→ **Objective**:
Return exactly the lines that run from the beginning through the line containing "from math import", both included, and no others.
+ + + +
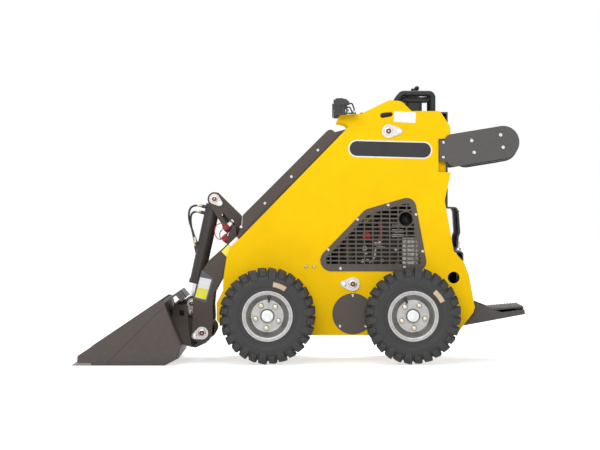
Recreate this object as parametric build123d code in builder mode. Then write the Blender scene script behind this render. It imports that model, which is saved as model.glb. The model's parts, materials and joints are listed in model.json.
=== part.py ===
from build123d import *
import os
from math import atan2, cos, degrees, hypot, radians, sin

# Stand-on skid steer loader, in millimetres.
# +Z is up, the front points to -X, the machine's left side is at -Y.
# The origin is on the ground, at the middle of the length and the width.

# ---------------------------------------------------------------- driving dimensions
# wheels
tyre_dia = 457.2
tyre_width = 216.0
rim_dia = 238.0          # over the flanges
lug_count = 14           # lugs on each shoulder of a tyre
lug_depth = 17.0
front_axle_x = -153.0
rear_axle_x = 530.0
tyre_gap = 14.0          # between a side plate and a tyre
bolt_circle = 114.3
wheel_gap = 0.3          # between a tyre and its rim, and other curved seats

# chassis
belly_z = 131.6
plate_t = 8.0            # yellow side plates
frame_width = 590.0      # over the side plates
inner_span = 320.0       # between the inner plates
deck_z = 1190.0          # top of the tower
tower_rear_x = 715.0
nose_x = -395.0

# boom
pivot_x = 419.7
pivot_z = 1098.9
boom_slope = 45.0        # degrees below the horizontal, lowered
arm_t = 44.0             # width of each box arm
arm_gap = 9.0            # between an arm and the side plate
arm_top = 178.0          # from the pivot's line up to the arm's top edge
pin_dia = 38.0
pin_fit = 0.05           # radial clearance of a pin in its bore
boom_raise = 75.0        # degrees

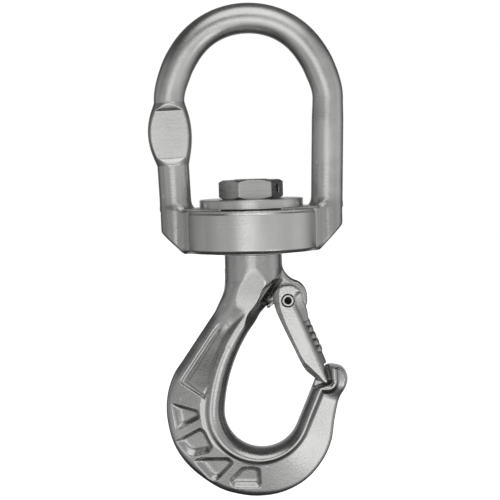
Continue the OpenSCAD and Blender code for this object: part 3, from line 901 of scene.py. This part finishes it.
+ + + +
→ **Solution for this exercise**:
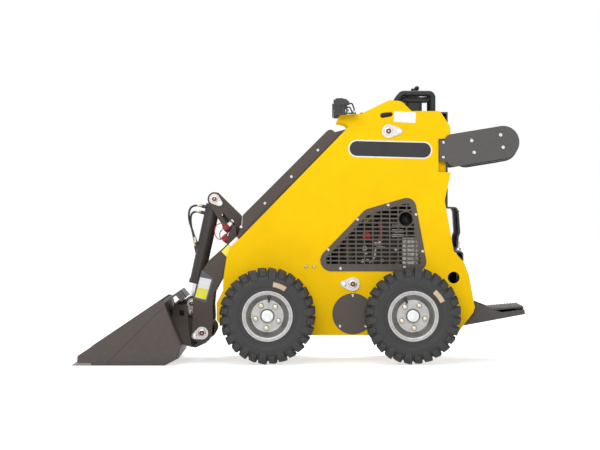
Recreate this object as parametric build123d code in builder mode. Then write the Blender scene script behind this render. It imports that model, which is saved as model.glb. The model's parts, materials and joints are listed in model.json.
=== part.py ===
from build123d import *
import os
from math import atan2, cos, degrees, hypot, radians, sin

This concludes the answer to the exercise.